**Task to carry out**
Your task is to reproduce word for word the lines running from the line containing "points = [vertex.co" to the line containing "obj.matrix_parent_inverse = Matrix.Identity(4)", inclusive. Nothing else belongs in the answer.

**Data segment**
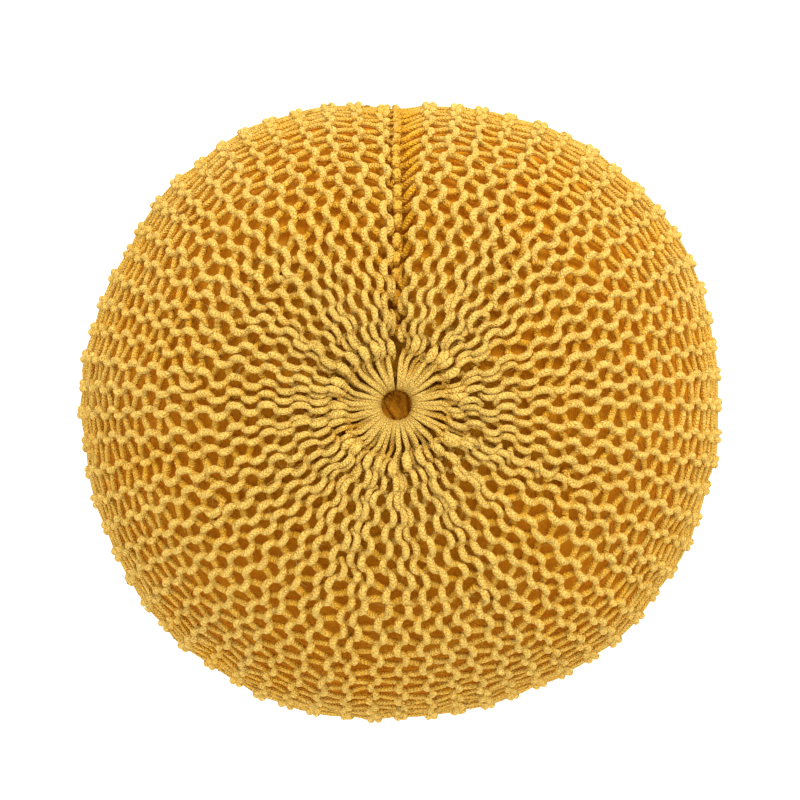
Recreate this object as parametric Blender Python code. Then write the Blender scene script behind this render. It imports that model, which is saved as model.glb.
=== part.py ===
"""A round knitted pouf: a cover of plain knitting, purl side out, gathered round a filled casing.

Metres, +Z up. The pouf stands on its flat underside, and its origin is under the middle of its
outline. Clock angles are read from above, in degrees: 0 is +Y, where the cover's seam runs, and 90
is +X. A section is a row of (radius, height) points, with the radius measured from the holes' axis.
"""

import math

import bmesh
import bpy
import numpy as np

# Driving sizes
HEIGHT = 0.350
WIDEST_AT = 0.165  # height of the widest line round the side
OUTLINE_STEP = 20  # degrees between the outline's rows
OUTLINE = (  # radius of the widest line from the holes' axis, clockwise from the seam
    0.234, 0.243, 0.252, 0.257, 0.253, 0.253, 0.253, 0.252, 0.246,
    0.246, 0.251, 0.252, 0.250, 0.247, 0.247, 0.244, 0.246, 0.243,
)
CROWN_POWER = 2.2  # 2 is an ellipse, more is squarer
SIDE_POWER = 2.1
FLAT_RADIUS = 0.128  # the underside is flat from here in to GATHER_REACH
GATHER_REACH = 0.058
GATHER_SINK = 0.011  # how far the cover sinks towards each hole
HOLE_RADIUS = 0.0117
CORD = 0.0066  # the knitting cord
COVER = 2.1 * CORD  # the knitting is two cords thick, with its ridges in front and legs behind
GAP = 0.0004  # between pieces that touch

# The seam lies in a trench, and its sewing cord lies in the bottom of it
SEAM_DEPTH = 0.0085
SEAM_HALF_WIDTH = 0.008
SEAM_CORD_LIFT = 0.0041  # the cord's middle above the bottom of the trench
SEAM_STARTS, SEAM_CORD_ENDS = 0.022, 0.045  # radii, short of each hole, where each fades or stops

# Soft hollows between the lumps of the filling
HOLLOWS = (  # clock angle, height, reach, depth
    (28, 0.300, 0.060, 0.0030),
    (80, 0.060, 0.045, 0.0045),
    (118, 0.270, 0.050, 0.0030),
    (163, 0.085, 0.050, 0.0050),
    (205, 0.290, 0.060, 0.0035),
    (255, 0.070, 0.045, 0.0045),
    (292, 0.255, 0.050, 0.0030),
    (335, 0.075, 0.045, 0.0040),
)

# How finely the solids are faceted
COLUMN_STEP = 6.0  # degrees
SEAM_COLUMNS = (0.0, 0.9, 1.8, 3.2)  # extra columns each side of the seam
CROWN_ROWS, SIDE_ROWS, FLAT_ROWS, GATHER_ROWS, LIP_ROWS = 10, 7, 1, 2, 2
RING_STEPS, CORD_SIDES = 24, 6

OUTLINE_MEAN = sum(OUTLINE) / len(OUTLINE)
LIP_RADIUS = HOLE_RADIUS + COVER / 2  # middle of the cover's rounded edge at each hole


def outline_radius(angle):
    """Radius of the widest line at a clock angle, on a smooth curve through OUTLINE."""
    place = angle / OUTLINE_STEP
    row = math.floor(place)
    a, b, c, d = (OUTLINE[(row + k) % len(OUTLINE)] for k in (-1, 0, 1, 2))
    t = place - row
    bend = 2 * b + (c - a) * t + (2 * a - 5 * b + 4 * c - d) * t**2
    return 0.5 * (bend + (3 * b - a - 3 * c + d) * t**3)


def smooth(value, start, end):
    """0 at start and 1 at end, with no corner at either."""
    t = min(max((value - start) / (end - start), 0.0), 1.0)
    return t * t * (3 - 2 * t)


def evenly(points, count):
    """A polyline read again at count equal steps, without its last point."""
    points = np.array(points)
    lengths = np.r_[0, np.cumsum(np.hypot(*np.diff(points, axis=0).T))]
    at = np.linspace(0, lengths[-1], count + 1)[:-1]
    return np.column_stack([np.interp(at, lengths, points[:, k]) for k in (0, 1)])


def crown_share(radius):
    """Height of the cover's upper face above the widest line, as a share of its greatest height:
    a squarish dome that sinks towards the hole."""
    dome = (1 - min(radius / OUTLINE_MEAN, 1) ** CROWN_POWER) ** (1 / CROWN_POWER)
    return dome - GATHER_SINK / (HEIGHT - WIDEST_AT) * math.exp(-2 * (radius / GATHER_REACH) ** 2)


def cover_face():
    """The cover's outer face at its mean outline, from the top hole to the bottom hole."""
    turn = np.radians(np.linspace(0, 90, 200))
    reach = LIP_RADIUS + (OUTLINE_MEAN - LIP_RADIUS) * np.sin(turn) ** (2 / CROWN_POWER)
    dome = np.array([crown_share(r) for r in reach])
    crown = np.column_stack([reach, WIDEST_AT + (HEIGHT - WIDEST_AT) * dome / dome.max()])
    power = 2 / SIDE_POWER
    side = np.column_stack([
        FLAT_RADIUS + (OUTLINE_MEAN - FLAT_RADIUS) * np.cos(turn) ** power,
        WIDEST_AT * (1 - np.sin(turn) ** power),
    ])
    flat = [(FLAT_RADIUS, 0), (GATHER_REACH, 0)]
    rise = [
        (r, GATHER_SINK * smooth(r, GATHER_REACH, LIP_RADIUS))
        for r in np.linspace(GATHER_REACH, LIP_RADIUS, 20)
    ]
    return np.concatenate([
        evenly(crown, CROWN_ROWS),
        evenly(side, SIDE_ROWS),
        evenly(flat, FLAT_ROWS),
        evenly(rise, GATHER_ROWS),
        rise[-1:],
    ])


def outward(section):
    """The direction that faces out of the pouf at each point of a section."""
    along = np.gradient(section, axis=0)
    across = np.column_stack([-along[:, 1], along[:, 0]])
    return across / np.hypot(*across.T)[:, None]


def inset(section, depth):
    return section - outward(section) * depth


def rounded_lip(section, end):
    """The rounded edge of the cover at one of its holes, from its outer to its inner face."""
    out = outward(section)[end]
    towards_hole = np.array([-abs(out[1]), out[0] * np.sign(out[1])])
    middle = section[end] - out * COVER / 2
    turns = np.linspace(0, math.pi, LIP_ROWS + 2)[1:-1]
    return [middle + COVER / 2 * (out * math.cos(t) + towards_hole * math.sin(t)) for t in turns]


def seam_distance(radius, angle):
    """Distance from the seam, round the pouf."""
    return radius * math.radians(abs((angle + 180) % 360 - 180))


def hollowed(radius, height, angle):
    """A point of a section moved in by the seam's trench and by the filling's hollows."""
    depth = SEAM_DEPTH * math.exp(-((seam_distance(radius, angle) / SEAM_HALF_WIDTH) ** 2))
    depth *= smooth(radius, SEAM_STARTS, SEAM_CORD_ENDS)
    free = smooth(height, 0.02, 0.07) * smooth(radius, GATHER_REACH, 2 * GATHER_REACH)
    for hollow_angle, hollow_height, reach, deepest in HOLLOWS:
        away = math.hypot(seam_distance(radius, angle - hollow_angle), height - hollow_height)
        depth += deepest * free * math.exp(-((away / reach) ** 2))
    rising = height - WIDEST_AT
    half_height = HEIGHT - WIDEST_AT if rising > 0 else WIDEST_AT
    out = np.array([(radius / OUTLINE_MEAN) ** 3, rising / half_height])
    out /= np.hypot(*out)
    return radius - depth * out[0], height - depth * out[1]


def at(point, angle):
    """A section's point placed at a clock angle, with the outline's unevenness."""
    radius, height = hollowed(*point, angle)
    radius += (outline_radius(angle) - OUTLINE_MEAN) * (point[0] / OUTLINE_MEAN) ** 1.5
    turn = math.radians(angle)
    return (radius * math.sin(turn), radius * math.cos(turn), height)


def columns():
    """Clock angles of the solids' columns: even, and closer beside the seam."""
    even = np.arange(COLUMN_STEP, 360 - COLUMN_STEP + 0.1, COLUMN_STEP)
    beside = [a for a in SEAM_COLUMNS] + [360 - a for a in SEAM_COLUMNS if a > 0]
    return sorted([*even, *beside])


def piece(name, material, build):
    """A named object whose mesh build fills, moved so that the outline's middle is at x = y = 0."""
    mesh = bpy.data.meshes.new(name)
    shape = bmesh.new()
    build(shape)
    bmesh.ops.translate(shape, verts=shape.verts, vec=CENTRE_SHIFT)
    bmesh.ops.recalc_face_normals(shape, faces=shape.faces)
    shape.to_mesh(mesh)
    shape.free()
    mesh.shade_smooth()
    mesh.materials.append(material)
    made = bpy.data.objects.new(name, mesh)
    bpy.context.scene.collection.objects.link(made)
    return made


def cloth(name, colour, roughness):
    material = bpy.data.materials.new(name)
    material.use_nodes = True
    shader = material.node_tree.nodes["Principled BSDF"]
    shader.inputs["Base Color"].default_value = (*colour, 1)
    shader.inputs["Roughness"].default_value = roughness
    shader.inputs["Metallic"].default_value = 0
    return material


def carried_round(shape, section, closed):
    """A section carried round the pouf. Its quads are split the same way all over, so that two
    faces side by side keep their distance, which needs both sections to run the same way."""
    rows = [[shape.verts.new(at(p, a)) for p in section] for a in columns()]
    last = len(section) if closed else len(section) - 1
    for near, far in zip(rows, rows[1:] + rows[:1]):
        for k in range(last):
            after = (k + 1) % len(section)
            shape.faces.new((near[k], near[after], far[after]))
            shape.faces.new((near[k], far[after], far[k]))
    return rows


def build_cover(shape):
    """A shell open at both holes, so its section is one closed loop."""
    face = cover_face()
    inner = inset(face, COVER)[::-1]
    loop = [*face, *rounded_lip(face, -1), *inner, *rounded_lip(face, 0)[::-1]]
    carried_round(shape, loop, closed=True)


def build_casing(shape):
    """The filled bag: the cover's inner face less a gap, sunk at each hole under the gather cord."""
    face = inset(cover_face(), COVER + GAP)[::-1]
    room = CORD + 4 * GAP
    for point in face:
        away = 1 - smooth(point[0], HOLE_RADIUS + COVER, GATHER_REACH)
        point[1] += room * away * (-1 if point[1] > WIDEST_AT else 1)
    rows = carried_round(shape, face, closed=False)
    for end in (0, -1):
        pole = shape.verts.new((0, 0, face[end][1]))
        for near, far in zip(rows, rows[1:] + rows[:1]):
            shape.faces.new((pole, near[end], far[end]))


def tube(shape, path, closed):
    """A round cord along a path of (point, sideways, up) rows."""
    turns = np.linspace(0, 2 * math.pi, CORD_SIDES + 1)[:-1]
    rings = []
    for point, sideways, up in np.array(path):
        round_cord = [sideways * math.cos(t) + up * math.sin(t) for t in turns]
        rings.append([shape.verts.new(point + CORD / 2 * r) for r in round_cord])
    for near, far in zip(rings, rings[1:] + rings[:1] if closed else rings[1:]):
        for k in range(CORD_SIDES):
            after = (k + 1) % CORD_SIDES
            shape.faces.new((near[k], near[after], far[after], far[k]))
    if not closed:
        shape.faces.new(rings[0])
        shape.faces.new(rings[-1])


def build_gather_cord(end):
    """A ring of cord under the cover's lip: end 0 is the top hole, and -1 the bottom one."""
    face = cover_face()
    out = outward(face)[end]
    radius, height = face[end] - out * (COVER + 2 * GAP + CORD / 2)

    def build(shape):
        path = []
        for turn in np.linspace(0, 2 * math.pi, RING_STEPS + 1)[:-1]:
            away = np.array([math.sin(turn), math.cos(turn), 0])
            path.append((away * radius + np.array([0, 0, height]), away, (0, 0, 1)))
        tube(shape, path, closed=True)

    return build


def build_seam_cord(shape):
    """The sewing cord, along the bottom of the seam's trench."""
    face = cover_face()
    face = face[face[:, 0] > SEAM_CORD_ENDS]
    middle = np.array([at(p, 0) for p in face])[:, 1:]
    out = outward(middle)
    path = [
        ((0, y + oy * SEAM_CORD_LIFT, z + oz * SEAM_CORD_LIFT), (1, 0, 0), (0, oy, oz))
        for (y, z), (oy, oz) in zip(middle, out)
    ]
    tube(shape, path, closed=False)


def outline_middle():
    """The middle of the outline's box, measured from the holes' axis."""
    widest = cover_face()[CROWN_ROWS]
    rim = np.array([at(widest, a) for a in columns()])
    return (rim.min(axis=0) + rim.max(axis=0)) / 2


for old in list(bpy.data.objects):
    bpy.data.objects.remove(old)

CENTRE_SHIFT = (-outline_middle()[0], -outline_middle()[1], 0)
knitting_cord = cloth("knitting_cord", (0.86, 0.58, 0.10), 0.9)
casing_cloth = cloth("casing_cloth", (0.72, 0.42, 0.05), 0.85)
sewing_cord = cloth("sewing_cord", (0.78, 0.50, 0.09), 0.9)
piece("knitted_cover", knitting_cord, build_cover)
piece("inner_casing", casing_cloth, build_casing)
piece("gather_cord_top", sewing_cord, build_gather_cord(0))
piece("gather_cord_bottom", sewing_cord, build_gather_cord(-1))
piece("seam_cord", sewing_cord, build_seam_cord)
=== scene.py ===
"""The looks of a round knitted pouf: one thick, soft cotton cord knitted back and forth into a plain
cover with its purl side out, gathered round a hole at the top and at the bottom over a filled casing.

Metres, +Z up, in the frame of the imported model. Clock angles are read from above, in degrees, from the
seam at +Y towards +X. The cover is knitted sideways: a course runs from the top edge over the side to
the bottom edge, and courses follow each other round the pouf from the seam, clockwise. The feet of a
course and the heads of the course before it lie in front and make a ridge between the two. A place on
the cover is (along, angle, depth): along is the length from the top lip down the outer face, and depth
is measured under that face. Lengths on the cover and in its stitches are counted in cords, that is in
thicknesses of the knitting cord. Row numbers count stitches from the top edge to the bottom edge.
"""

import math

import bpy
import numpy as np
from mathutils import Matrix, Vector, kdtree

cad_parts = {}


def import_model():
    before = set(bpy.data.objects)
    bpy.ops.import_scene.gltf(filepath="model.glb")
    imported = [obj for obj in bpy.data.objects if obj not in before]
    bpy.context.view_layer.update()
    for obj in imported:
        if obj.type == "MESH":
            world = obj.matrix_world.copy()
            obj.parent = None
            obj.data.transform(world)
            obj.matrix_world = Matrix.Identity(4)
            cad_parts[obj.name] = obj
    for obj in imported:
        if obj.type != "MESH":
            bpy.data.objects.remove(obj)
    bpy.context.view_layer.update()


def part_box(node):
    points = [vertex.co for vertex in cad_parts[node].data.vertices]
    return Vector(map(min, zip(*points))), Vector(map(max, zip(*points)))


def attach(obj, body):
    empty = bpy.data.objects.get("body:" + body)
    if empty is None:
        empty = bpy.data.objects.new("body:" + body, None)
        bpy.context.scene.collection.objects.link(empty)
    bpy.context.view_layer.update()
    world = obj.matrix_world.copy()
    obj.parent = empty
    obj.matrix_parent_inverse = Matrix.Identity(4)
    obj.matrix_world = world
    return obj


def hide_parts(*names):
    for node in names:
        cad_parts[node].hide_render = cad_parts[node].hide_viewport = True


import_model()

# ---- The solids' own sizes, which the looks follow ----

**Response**
    points = [vertex.co for vertex in cad_parts[node].data.vertices]
    return Vector(map(min, zip(*points))), Vector(map(max, zip(*points)))


def attach(obj, body):
    empty = bpy.data.objects.get("body:" + body)
    if empty is None:
        empty = bpy.data.objects.new("body:" + body, None)
        bpy.context.scene.collection.objects.link(empty)
    bpy.context.view_layer.update()
    world = obj.matrix_world.copy()
    obj.parent = empty
    obj.matrix_parent_inverse = Matrix.Identity(4)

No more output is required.